In past posts, we have reported both on the Asian bank heists and Wannacry ransomware, which spread to hundreds of thousands of computers world-wide exploiting a Windows operating system vulnerability known now as Eternal Blue. A clandestine internet based group known as The Shadow Brokers released Eternal Blue as well as other NSA zero-day exploits into the wild, allowing anyone with the necessary tech savvy to turn it against any system of their choosing. Previous reporting from cybersecurity firms Kaspersky Labs, Symantec, and Fireye used patterns and clues within Wannacry’s code to conclude that The Lazarus Group, a hacking group known to be connected to the North Korean government, was indeed responsible. Subsequently, the NSA itself corroborated this story by issuing a statement pointing the finger at the Kim Jung-Un regime.
At the time, the malware exploit only made off with about $140,000 in Bitcoin from those willing to pay, although actually putting lives at risk by affecting medical services in the UK. Since then, the three bitcoin wallets reported to be the depositories saw no activity. But on August 2nd, after over 300 unique payments, the perpetrators finally began to reap their ill-gotten loot. In a rapid succession of seven withdrawals, the three wallets were quickly emptied. You have to give the North Koreans credit: market timing might have been a motive for cashing in. In recent months, Bitcoin has enjoyed a meteoric appreciation, and will now even split into two separate cryptocurrencies. An excellent NextGov account here estimates the return on waiting at about 20%. Who says the North Koreans don’t understand markets?
While the NSA predictably has not revealed their intelligence sources, internet security research groups Recorded Future and Team Cymru have recently published new findings on the pattern of North Korean cyber activity (the full report can be found here). The first finding of interest has to do with private—or more accurately elite—activity—and it is striking. As on the economic front, North Korea is not anywhere near as closed as it once was.

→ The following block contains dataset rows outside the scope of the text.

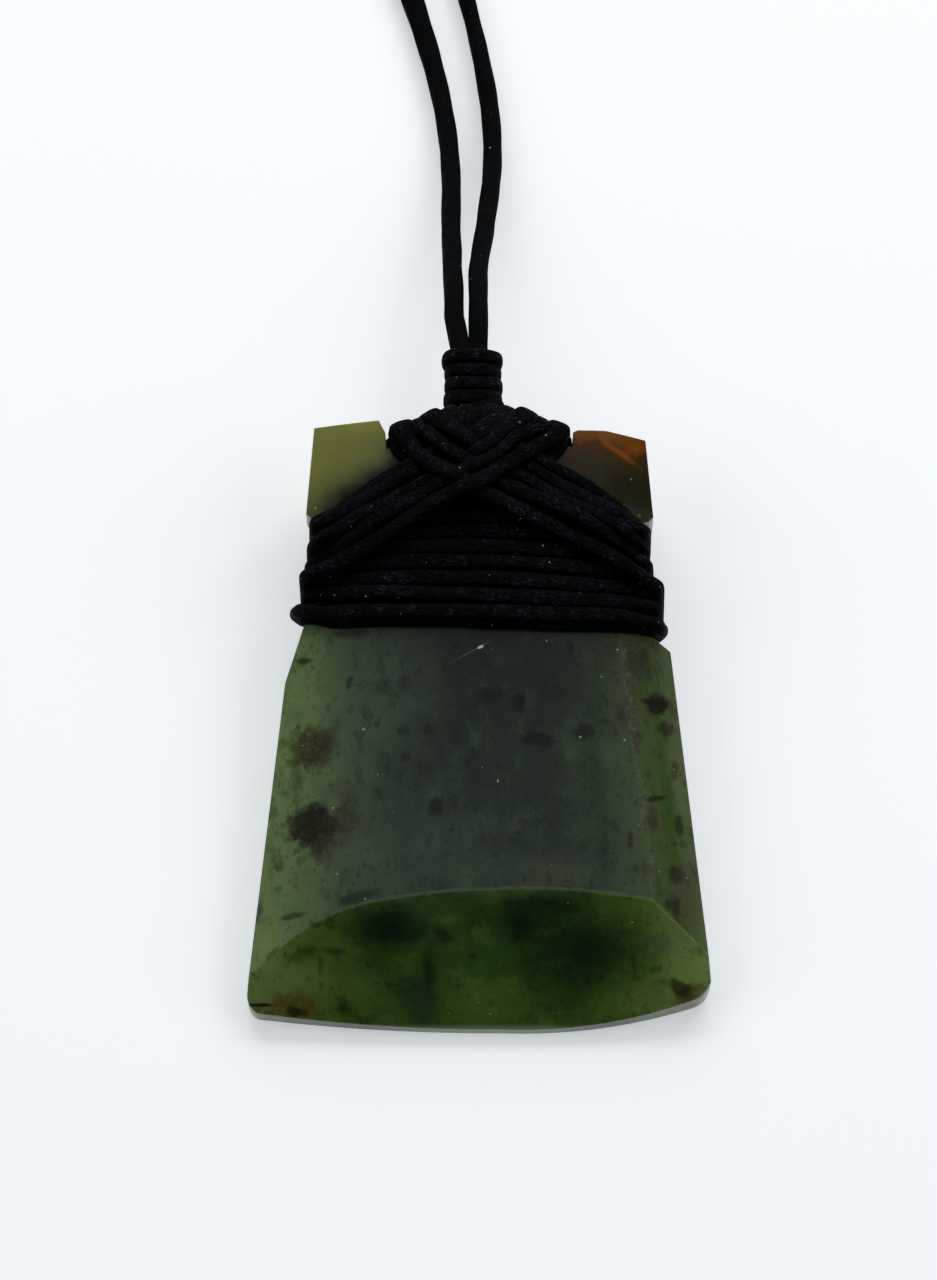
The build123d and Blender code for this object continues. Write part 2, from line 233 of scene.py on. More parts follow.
def cord_tree():
    """The tree that sweeps a cord's section along paths that carry the cord's place and size."""
    rows = [
        ("Path", "Geometry", None),
        ("Sides", "Int", 20),
        ("Plies", "Int", 3),
        ("Ply Relief", "Float", 0.05),
        ("Squareness", "Float", 2.5),
        ("Lay Length", "Float", 15 * MM),
        ("Fibre Radius", "Float", 0.4 * MM),
        ("Closed Ends", "Bool", True),
        ("Material", "Material", None),
    ]
    outs = [("Cord", "Geometry")]
    g, given, result = new_group("Cord along a path", "GeometryNodeTree", rows, outs)
    g.tree.is_modifier = True

    def stored(name, kind="FLOAT_VECTOR"):
        return g.add("GeometryNodeInputNamedAttribute", {"Name": name}, data_type=kind)

    def store(shape, name, value, kind="FLOAT_VECTOR"):
        feeds = {"Geometry": shape, "Name": name, "Value": value}
        return g.add("GeometryNodeStoreNamedAttribute", feeds, data_type=kind, domain="POINT")

    curve = g.add("GeometryNodeMeshToCurve", {0: given["Path"]})
    circle = g.add("GeometryNodeCurvePrimitiveCircle", {"Resolution": given["Sides"], "Radius": 1.0})
    circle = store(circle, "rim", g.add("GeometryNodeInputPosition", {}))
    feeds = {"Curve": curve, "Profile Curve": circle, "Fill Caps": given["Closed Ends"]}
    tube = g.add("GeometryNodeCurveToMesh", feeds)
    rim_x, rim_y, _ = g.split(stored("rim"))
    run = stored("run", "FLOAT")
    turned = g.times(g.math("DIVIDE", run, given["Lay Length"]), math.tau)
    angle = g.minus(g.math("ARCTAN2", rim_y, rim_x), turned)
    wave = g.math("COSINE", g.times(angle, given["Plies"]))
    dip = g.times(g.minus(1.0, wave), 0.5)
    reach = g.minus(1.0, g.times(dip, given["Ply Relief"]))
    flat = [g.math("POWER", g.math("ABSOLUTE", rim), given["Squareness"]) for rim in (rim_x, rim_y)]
    flat = g.math("POWER", g.plus(*flat), g.math("DIVIDE", 1.0, given["Squareness"]))
    reach = g.math("DIVIDE", reach, flat)
    across = stored("across")
    normal = g.vector("CROSS_PRODUCT", stored("along"), across)
    sideways = g.times(g.times(rim_x, reach), stored("half_width", "FLOAT"))
    upwards = g.times(g.times(rim_y, reach), stored("half_thickness", "FLOAT"))
    place = g.vector("ADD", g.vector("SCALE", across, sideways), g.vector("SCALE", normal, upwards))
    place = g.vector("ADD", stored("middle"), place)
    tube = g.add("GeometryNodeSetPosition", {"Geometry": tube, "Position": place})
    ring = [g.times(g.math(wave, angle), given["Fibre Radius"]) for wave in ("COSINE", "SINE")]
    tube = store(tube, "fibre", g.join(*ring, run))
    # crest: how near the top or the bottom of the section a point is; the cord materials paint shade where it
    # is low, along the cord's sides
    tube = store(tube, "crest", g.math("ABSOLUTE", rim_y), "FLOAT")
    for kind in ("GeometryNodeSetShadeSmooth", "GeometryNodeRealizeInstances"):
        tube = g.add(kind, {"Geometry": tube})
    tube = g.add("GeometryNodeSetMaterial", {"Geometry": tube, "Material": given["Material"]})
    g.feed(result, {"Cord": tube})


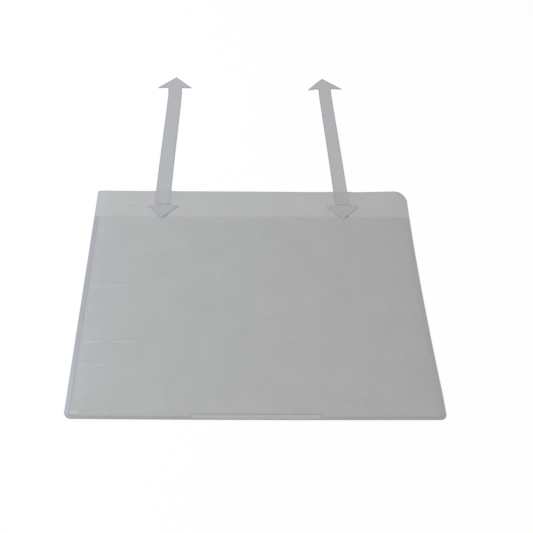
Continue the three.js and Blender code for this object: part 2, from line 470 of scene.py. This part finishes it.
def header_lift(x, y):
    """How high the header is held off the surface by the straps that pass behind it. At a
    slot its upper lip lies over the strap and its lower lip under it."""
    sizes = bpy.context.scene.sleeve_sizes
    beside = min(abs(x - strap_centre(side, y)) for side in ("left", "right"))
    beside -= sizes.strap_width / 2
    lift = 1 - ease((beside - LIFT_BESIDE) / LIFT_FADE)
    end = SLOT_STEP + STEP_BESIDE * ease(beside / STEP_FADE)
    climb = ease((y - slot_line() + SLOT_STEP) / (SLOT_STEP + end))
    slack = SLACK * (1 + noise.noise(Vector((x, y, 0)) / SLACK_PATCH))
    over_strap = sizes.strap_thickness + 2 * AIR
    curl = CURL * ease((x - CURL_START) / CURL_WIDTH) * ease((y - MOUTH) / (TOP - MOUTH))
    curl *= 1 - DROOP * ease((x - DROOP_START) / DROOP_WIDTH)
    roll = ROLL * hill(x - ROLL_MIDDLE, ROLL_WIDTH) * ease((y - MOUTH) / ROLL_RAMP)
    return climb * max(lift * over_strap, slack) + roll + curl


def back_film_place(point):
    """Lays the back film: flat under the pocket, lifted at the header."""
    lies = settled(point)
    if point.y > MOUTH:
        lies.z += header_lift(lies.x, lies.y)
    return lies


def front_film_place(point):
    """Lays the front film over the paper space, with its waves, puckers and fold."""
    sizes = bpy.context.scene.sleeve_sizes
    inside = weld_distance(point.x, point.y)
    paper_space = PAPER_RISE * ease(inside / PAPER_RAMP)
    wave = noise.noise(Vector((point.x, point.y * 1.4, 3)) / WAVE_PATCH)
    rise = paper_space + sizes.wave * (0.5 + wave) * ease(inside / WAVE_RAMP)
    for root, reach, width, slope in PUCKERS:
        along = max(0, point.x - root.x - sizes.side_weld)
        fade = ease(along / PUCKER_START) * hill(along, reach)
        rise += sizes.pucker * fade * hill(point.y - root.y - slope * along, width)
    across_fold = hill(point.y - FOLD_MIDDLE.y, FOLD_WIDTH)
    rise += FOLD_RISE * across_fold * hill(point.x - FOLD_MIDDLE.x, FOLD_LENGTH)
    rise *= 1 - MOUTH_FLATTENING * ease((point.y - MOUTH + MOUTH_REACH) / MOUTH_REACH)
    is_face = point.z > FRONT_LOW[2] + FILM / 2
    if is_face and inside < 5 * NEAR and point.y < MOUTH - 5 * NEAR:
        rise -= GROOVE_DEPTH
    return settled(Vector((point.x, point.y, point.z + rise)))


def is_on_fold_highlight(x, y):
    """Whether a place on the front film lies on the patch of the short fold in its lower
    left corner where a highlight is painted.
    """
    x_away = abs(x - FOLD_MIDDLE.x)
    y_away = abs(y - FOLD_MIDDLE.y)
    return x_away < FOLD_HIGHLIGHT_LENGTH / 2 and y_away < FOLD_HIGHLIGHT_WIDTH / 2


def is_on_pucker_highlight(x, y):
    """Whether a place on the front film lies on the top of a pucker, where a highlight is
    painted.
    """
    side_weld = bpy.context.scene.sleeve_sizes.side_weld
    for root, reach, width, slope in PUCKERS:
        along = x - root.x
        middle = root.y + slope * max(0, along - side_weld)
        thinned = 0.5 + 0.7 * noise.noise(Vector((x, root.y, 0)) / PUCKER_HIGHLIGHT_PATCH)
        if PUCKER_START < along < reach * 0.9 and abs(y - middle) < 0.5 * width * thinned:
            return True
    return False


def weld_place(point):
    """Slopes the weld's face down to its outer edge."""
    if point.z < FILM * 1.5:
        return settled(point)
    inside = -weld_distance(point.x, point.y)
    outwards = ease(inside / bpy.context.scene.sleeve_sizes.side_weld)
    x_ramp, y_ramp = STEEPER_RAMPS
    steeper = ease((STEEPER_LEFT_OF - point.x) / x_ramp)
    steeper *= ease((STEEPER_BELOW - point.y) / y_ramp)
    drop = (WELD_SLOPE + WELD_SLOPE_LEFT * steeper) * outwards
    return settled(Vector((point.x, point.y, point.z - drop)))


def pocket_plate(name, back, face):
    """A plate with the outline of the pocket, square at the mouth."""
    sizes = bpy.context.scene.sleeve_sizes
    plate = rectangle(name, LEFT, RIGHT, BOTTOM, MOUTH, back)
    round_corner(plate, LEFT, BOTTOM, sizes.bottom_left)
    round_corner(plate, RIGHT, BOTTOM, sizes.bottom_right)
    thicken(plate, face - back)
    return plate


def inside_weld_plate(name, top, back, face):
    """A plate that fills the plan inside the weld, stepped in at the bottom land."""
    sizes = bpy.context.scene.sleeve_sizes
    left = LEFT + sizes.side_weld
    right = RIGHT - sizes.side_weld
    low = BOTTOM + sizes.bottom_weld
    step = sizes.land_depth - sizes.bottom_weld
    land = sizes.land_width / 2
    plate = rectangle(name, left, right, low, top, back)
    cut_lines(plate, Vector((1, 0, 0)), (-land - step, -land, land, land + step))
    select_points(plate, lambda p: abs(p.x) < land + NEAR and p.y < low + NEAR)
    bpy.ops.transform.translate(value=(0, step, 0))
    bpy.ops.object.mode_set(mode="OBJECT")
    round_corner(plate, left, low, WELD_INNER_RADIUS, 6)
    round_corner(plate, right, low, WELD_INNER_RADIUS, 6)
    thicken(plate, face - back)
    return plate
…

From the report:
“Our analysis demonstrates that the limited number of North Korean leaders and ruling elite with access to the internet are actively engaged in Western and popular social media, regularly read international news, use many of the same services such as video streaming and online gaming, and above all, are not disconnected from the world at large or the impact North Korea’s actions have on the community of nations.”
The second major finding is that the DPRK routes substantial traffic through internet nodes abroad. Of course, China is in this mix. But the surprise of the report is that Chinese networks only account for about 10% of traffic, with India being a more significant player and Indonesia, Mozambique, New Zealand, Kenya, and Nepal all playing a role as well. These patterns underscore the need for greater coordination on cyber issues as well as sanctions enforcement.
In that regard, the Department of State’s loss of its cyber coordinator, Christopher Painter, is not only a step in the wrong direction. It would seem to run counter to the President’s own May 11 Executive Order calling for a review to strengthen cybersecurity. For a good overview of the issues, see the recent Brookings Brief by Cameron Terry on the costs of such downsizing at State. It is part of a much, much larger pattern: see the review of developments at Foggy Bottom by the Foreign Policy team consisting of Robbie Gramer, Dan de Luce and Colum Lynch. Sadly, cyber is not the only area to see devastating cuts.